> **Task requirements**
Repeat exactly the lines between and including those that contain "polyhedron(corners, concat(walls, ends));" and "before = set(bpy.data.objects)". Output no other line.

--- Data lines ---

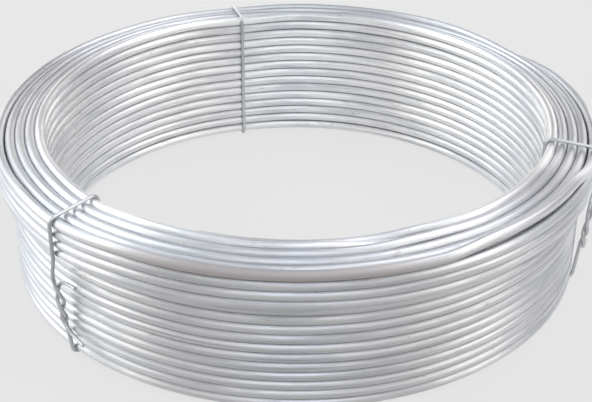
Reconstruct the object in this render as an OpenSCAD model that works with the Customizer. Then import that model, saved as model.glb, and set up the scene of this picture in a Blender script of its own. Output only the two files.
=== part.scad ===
// Coil of galvanized iron wire: one length of round wire wound in layers, lying on its
// end, and held together by three thin tie wires whose ends are twisted together.
// Millimetres. +Z is the coil's axis. The origin is on that axis, in the plane that the
// undersides of the ties lie in.

/* [Wire] */
// Diameter of the galvanized wire
wire_d = 3.8; // [3.5:0.1:4.5]

/* [Coil] */
// Diameter of the eye, across the innermost turns
eye_d = 200; // [150:1:300]
// Turns in each full layer
turns_per_layer = 15; // [12:1:20]
// Full layers, counted outward from the eye
full_layers = 4; // [3:1:6]
// Turns in the unfinished outermost layer, at the top of the coil
part_layer_turns = 4; // [2:1:5]
// Gap between neighbouring turns of the tightest layer
turn_gap = 0.06; // [0.02:0.01:0.2]
// Gap between neighbouring layers
layer_gap = 0.02; // [0:0.01:0.2]
// Height by which each full layer stands above the next one outward
crown = 0.5; // [0.2:0.1:1]
// Gap between the last full layer and the unfinished one
part_layer_gap = 0.5; // [0:0.1:1]
// How far the unfinished layer has slid down from the top of the last full layer
part_layer_drop = 0; // [0:0.1:2]

/* [Ties] */
// Diameter of the tie wires
tie_d = 1.4; // [1:0.1:1.8]
// Clearance between a tie and the turns it holds, and between its own two ends
tie_clearance = 0.1; // [0.05:0.05:0.3]
// Where the left tie goes round the coil, as an angle about +Z
tie_left_angle = 225; // [200:1:250]
// Where the back tie goes round the coil
tie_back_angle = 105; // [80:1:130]
// Where the right tie goes round the coil
tie_right_angle = 345; // [320:1:359]
// Length of the joint, from its first crossing to its last
joint_length = 15; // [10:1:20]
// Half turns of twist in the joint
joint_half_turns = 2; // [1:1:4]
// Width of the eye that the joint leaves open
joint_eye = 3; // [1:0.1:4]
// How far the free ends reach along the wall
tail_reach = 12; // [6:1:20]
// How far the free ends rise or fall before they follow the wall
tail_rise = 5; // [2:1:8]
// How far the tips of the free ends stand off the wall
tail_lift = 1.5; // [0:0.1:3]

/* [Hidden] */
ZINC = [0.80, 0.82, 0.84];
TIE_ZINC = [0.55, 0.55, 0.56];
DEGREES = 180 / PI;

// ---- Winding ----------------------------------------------------------------------

top_turn = turns_per_layer - 1;
last_layer = full_layers - 1;
layer_step = wire_d + layer_gap;
// Height of the lowest turns' centres: the ties pass under them and lie on the floor
first_height = tie_d + tie_clearance + wire_d / 2;

// Spacing of a layer's turns. The inner layers are wound more loosely, so they stand up.
function turn_step(layer) =
    wire_d + turn_gap + crown * (last_layer - min(layer, last_layer)) / top_turn;

// Centre of one turn's section, as [radius, height]
function turn_at(layer, turn) = [
    eye_d / 2 + wire_d / 2 + layer * layer_step,
    first_height + turn * turn_step(layer)
] + (layer > last_layer ? [part_layer_gap, -part_layer_drop] : [0, 0]);

lowest_part_turn = turns_per_layer - part_layer_turns;
inner_foot = turn_at(0, 0);
inner_top = turn_at(0, top_turn);
last_top = turn_at(last_layer, top_turn);
part_top = turn_at(full_layers, top_turn);
part_low = turn_at(full_layers, lowest_part_turn);
outer_foot = turn_at(last_layer, 0);

// ---- Wire coil ----------------------------------------------------------------------

// The filling between the turns stands this far out past the centres of those that show
core_cover = 0.25 * wire_d;

module turn_section(centre) {
    translate(centre) circle(d = wire_d, $fn = 48);
}

// Half of the coil's section: the turns that show, on a filling that stands for the rest
module coil_section() {
    for (turn = [0 : top_turn]) {
        turn_section(turn_at(0, turn));
        turn_section(turn_at(last_layer, turn));
    }
    for (layer = [1 : last_layer - 1], turn = [0, top_turn])
        turn_section(turn_at(layer, turn));
    for (turn = [lowest_part_turn : top_turn])
        turn_section(turn_at(full_layers, turn));
    polygon([
        inner_foot + [-core_cover, -core_cover],
        outer_foot + [core_cover, -core_cover],
        [outer_foot.x + core_cover, part_low.y],
        part_low + [core_cover, 0],
        part_top + [core_cover, core_cover],
        last_top + [0, core_cover],
        inner_top + [-core_cover, core_cover]
    ]);
}

module wire_coil() {
    color(ZINC) rotate_extrude($fn = 180) coil_section();
}

// ---- Tie wires ------------------------------------------------------------------------

// A tie is one swept wire. It starts at one free end, runs up through the joint, over the
// rim, down the eye and under the coil, and comes back up through the joint to its other
// free end. Its points are [along the wall, radius, height] until they are wrapped round
// the coil's axis. The joint lies in the middle of the straight run up the outer wall,
// and t runs down it from 0 to 1.
TIE_SIDES = 8;
BEND_STEP = 15;
LEAD_STEPS = 6;
JOINT_STEPS = 18;
TAIL_STEPS = 7;
// How much of the joint's twist is crowded towards its lower end
TWIST_BIAS = 0.4;

// Distance of a tie's centre line from the centre of a turn that it bends round
bend_r = wire_d / 2 + tie_clearance + tie_d / 2;
// Half the distance between the two strands where they cross
cross_r = (tie_d + tie_clearance) / 2;

// Outward normal of the straight run from one turn to the next, at or past a given angle
function run_normal(from, to, past = -90) =
    let (a = atan2(to.y - from.y, to.x - from.x) - 90)
    a + 360 * ceil((past - a - 1) / 360);

// Points of a bend round a turn, from one run's normal to the next one's
function bend(centre, from, to) =
    let (steps = max(1, ceil((to - from) / BEND_STEP)))
    [for (i = [0 : steps])
        let (a = from + (to - from) * i / steps)
        [0, centre.x + bend_r * cos(a), centre.y + bend_r * sin(a)]];

// The least bend, in degrees, that the tie makes round a turn
LEAST_BEND = 1;
// Whether the last full layer's top turn stands proud of a straight run over the rim
last_top_is_proud =
    run_normal(last_top, inner_top) - run_normal(part_top, last_top) > LEAST_BEND;
// The turns that the tie bends round, on its way from the outer wall back to it
bend_turns = [
    part_low, part_top, if (last_top_is_proud) last_top, inner_top, inner_foot, outer_foot
];
bend_count = len(bend_turns);
outer_normal = run_normal(outer_foot, part_low);
bend_normals = [
    for (i = 0, a = outer_normal; i <= bend_count;
         i = i + 1,
         a = run_normal(bend_turns[(i - 1) % bend_count], bend_turns[i % bend_count], a)) a
];
loop_points = [
    for (i = [0 : bend_count - 1])
        each bend(bend_turns[i], bend_normals[i], bend_normals[i + 1])
];

// The straight run up the outer wall, as [radius, height] at its ends
run_foot = outer_foot + bend_r * [cos(outer_normal), sin(outer_normal)];
run_top = part_low + bend_r * [cos(outer_normal), sin(outer_normal)];
joint_top = (run_foot.y + run_top.y + joint_length) / 2;
joint_foot = joint_top - joint_length;

function run_radius(height) =
    lookup(height, [[run_foot.y, run_foot.x], [run_top.y, run_top.x]]);

function twist(t) =
    90 + 180 * joint_half_turns * ((1 - TWIST_BIAS) * t + TWIST_BIAS * t * t);
function twist_rate(t) =
    PI * joint_half_turns * (1 - TWIST_BIAS + 2 * TWIST_BIAS * t) / joint_length;
function half_width(t) = cross_r + joint_eye / 2 * (1 - t);

// One strand of the joint: side is 1 for the strand from above and -1 for the other
function strand_stand_off(t, side) = cross_r * (1 + side * sin(twist(t)));
function strand(t, side) =
    let (height = joint_top - t * joint_length)
    [-side * half_width(t) * cos(twist(t)),
     run_radius(height) + strand_stand_off(t, side),
     height];

// How fast a strand moves along the wall as it climbs, at either end of the joint
function strand_lean(t, side) = -side * half_width(t) * sin(twist(t)) * twist_rate(t);

// The run between the joint's end at t and the bend at bend_height
function lead(t, side, bend_height) =
    let (start = strand(t, side), climb = bend_height - start.z)
    [for (i = [1 : LEAD_STEPS - 1])
        let (u = i / LEAD_STEPS,
             height = start.z + climb * u,
             off = strand_stand_off(t, side) * (1 - u * u * (3 - 2 * u)))
        [strand_lean(t, side) * climb * u * pow(1 - u, 2), run_radius(height) + off, height]];

// A free end, which leaves the joint at t and turns along the wall; rise is 1 or -1
function tail(t, side, rise) =
    let (start = strand(t, side),
         lean = strand_lean(t, side),
         reach = tail_reach * sign(lean * rise),
         bow = tail_reach / 3,
         from = [start.x, start.z],
         to = from + [reach, rise * tail_rise],
         from_grip = from + rise * bow * [lean, 1] / norm([lean, 1]),
         to_grip = to - [bow * sign(reach), 0])
    [for (i = [1 : TAIL_STEPS])
        let (u = i / TAIL_STEPS,
             p = pow(1 - u, 3) * from + 3 * u * pow(1 - u, 2) * from_grip
                 + 3 * u * u * (1 - u) * to_grip + pow(u, 3) * to)
        [p.x,
         run_radius(p.y) + strand_stand_off(t, side) + tail_lift * u * u,
         p.y]];

function reversed(list) = [for (i = [len(list) - 1 : -1 : 0]) list[i]];

tie_points = concat(
    reversed(tail(1, 1, -1)),
    [for (i = [JOINT_STEPS : -1 : 0]) strand(i / JOINT_STEPS, 1)],
    lead(0, 1, run_top.y),
    loop_points,
    reversed(lead(1, -1, run_foot.y)),
    [for (i = [JOINT_STEPS : -1 : 0]) strand(i / JOINT_STEPS, -1)],
    tail(0, -1, 1)
);

// Wraps [along the wall, radius, height] round the coil's axis, starting at an angle
function wrapped(point, angle) =
    let (a = angle + point.x / point.y * DEGREES)
    [point.y * cos(a), point.y * sin(a), point.z];

function unit(v) = v / norm(v);

// A round wire with flat ends, swept through points. Each ring's first spoke is the last
// one's, turned as little as the wire's new direction asks.
module swept_wire(points, d, sides) {
    last = len(points) - 1;
    headings = [for (i = [0 : last])
        unit(points[min(i + 1, last)] - points[max(i - 1, 0)])];
    spokes = [
        for (i = 0, v = unit(cross(headings[0], [0, 0, 1])); i <= last;
             i = i + 1,
             v = i > last ? v : unit(v - (v * headings[i]) * headings[i])) v
    ];
    corners = [for (i = [0 : last], k = [0 : sides - 1])
        let (a = 360 * k / sides)
        points[i] + d / 2 * (cos(a) * spokes[i] + sin(a) * cross(headings[i], spokes[i]))];
    walls = [for (i = [0 : last - 1], k = [0 : sides - 1])
        let (a = i * sides + k, b = i * sides + (k + 1) % sides)
        each [[a, a + sides, b], [b, a + sides, b + sides]]];
    ends = [
        [for (k = [0 : sides - 1]) k],
        [for (k = [sides - 1 : -1 : 0]) last * sides + k]
    ];
    polyhedron(corners, concat(walls, ends));
}

module tie(angle) {
    color(TIE_ZINC)
        swept_wire([for (p = tie_points) wrapped(p, angle)], tie_d, TIE_SIDES);
}

module tie_left() { tie(tie_left_angle); }
module tie_back() { tie(tie_back_angle); }
module tie_right() { tie(tie_right_angle); }

wire_coil();
tie_left();
tie_back();
tie_right();
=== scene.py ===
"""Looks of a coil of galvanized iron wire that lies on its end, held by three tie wires.

The winding is modelled as the one length of wire that it is: it starts at the top of the
eye, runs down and up through four full layers and ends in a part-wound fifth. The ties are
thin wires passed through the eye, with their ends twisted together on the outer wall.
"""

import logging
import math
from dataclasses import dataclass
from enum import Enum

import bpy
import numpy as np
from mathutils import Matrix, Vector


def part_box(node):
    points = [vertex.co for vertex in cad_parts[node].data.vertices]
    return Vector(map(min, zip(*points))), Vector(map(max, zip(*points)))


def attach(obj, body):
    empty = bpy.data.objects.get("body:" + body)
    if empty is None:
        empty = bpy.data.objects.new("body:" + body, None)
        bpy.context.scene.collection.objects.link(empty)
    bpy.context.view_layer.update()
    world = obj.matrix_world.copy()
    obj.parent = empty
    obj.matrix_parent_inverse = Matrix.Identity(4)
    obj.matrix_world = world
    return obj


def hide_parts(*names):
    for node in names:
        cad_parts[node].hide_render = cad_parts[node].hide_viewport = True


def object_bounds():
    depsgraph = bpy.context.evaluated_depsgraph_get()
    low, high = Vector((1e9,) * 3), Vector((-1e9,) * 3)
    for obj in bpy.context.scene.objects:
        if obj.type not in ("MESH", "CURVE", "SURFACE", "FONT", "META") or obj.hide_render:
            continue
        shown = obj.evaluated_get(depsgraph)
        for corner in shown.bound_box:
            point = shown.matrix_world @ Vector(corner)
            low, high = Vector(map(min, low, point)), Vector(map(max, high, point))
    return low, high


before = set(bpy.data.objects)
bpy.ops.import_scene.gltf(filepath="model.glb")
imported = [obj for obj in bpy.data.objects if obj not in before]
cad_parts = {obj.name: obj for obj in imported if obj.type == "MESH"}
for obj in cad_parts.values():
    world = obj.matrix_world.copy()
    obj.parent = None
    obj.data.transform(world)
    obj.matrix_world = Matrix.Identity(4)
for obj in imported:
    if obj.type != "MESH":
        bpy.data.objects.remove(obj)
CAD_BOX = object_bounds()

MM = 0.001
TURN = 360.0
LOG = logging.getLogger("wire_coil")

# Where each tie crosses the rim, in degrees about the coil's axis
TIE_ANGLES = {"left": 225.0, "back": 105.0, "right": 345.0}

# What a wire's vertices tell its material: their place on the straightened wire, in
# millimetres along it and across it both ways, and which way the wire runs
RUN_ATTRIBUTE = "straight_wire_mm"
HEADING_ATTRIBUTE = "wire_heading"
# And how much painted shade darkens the zinc there, as the length of a vector
PAINTED_SHADE_ATTRIBUTE = "wire_painted_shade"


# ---- Small helpers ---------------------------------------------------------------------


def srgb(hex_colour: str, alpha: float = 1.0) -> tuple[float, float, float, float]:
    """Turns an sRGB hex colour into the linear colour that a shader socket takes.

    Args:
        hex_colour: Six hex digits, with or without a leading hash.
        alpha: The fourth value of the result.

    Returns:
        Linear red, green, blue and alpha.
    """
    digits = hex_colour.lstrip("#")
    values = [int(digits[i:i + 2], 16) / 255 for i in (0, 2, 4)]
    linear = [v / 12.92 if v <= 0.04045 else ((v + 0.055) / 1.055) ** 2.4 for v in values]
    return (linear[0], linear[1], linear[2], alpha)


def ease(u: np.ndarray) -> np.ndarray:
    """Eases a share from 0 to 1, flat at both ends; what lies outside is held."""
    held = np.clip(u, 0.0, 1.0)
    return held * held * (3 - 2 * held)


def degrees_apart(angle: np.ndarray, centre: float) -> np.ndarray:
    """Signed angle from centre to angle, in degrees, between -180 and 180."""
    return (np.asarray(angle) - centre + 180.0) % TURN - 180.0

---

> **Finished task**
    polyhedron(corners, concat(walls, ends));
}

module tie(angle) {
    color(TIE_ZINC)
        swept_wire([for (p = tie_points) wrapped(p, angle)], tie_d, TIE_SIDES);
}

module tie_left() { tie(tie_left_angle); }
module tie_back() { tie(tie_back_angle); }
module tie_right() { tie(tie_right_angle); }

wire_coil();
tie_left();
tie_back();
tie_right();
=== scene.py ===
"""Looks of a coil of galvanized iron wire that lies on its end, held by three tie wires.

The winding is modelled as the one length of wire that it is: it starts at the top of the
eye, runs down and up through four full layers and ends in a part-wound fifth. The ties are
thin wires passed through the eye, with their ends twisted together on the outer wall.
"""

import logging
import math
from dataclasses import dataclass
from enum import Enum

import bpy
import numpy as np
from mathutils import Matrix, Vector


def part_box(node):
    points = [vertex.co for vertex in cad_parts[node].data.vertices]
    return Vector(map(min, zip(*points))), Vector(map(max, zip(*points)))


def attach(obj, body):
    empty = bpy.data.objects.get("body:" + body)
    if empty is None:
        empty = bpy.data.objects.new("body:" + body, None)
        bpy.context.scene.collection.objects.link(empty)
    bpy.context.view_layer.update()
    world = obj.matrix_world.copy()
    obj.parent = empty
    obj.matrix_parent_inverse = Matrix.Identity(4)
    obj.matrix_world = world
    return obj


def hide_parts(*names):
    for node in names:
        cad_parts[node].hide_render = cad_parts[node].hide_viewport = True


def object_bounds():
    depsgraph = bpy.context.evaluated_depsgraph_get()
    low, high = Vector((1e9,) * 3), Vector((-1e9,) * 3)
    for obj in bpy.context.scene.objects:
        if obj.type not in ("MESH", "CURVE", "SURFACE", "FONT", "META") or obj.hide_render:
            continue
        shown = obj.evaluated_get(depsgraph)
        for corner in shown.bound_box:
            point = shown.matrix_world @ Vector(corner)
            low, high = Vector(map(min, low, point)), Vector(map(max, high, point))
    return low, high


before = set(bpy.data.objects)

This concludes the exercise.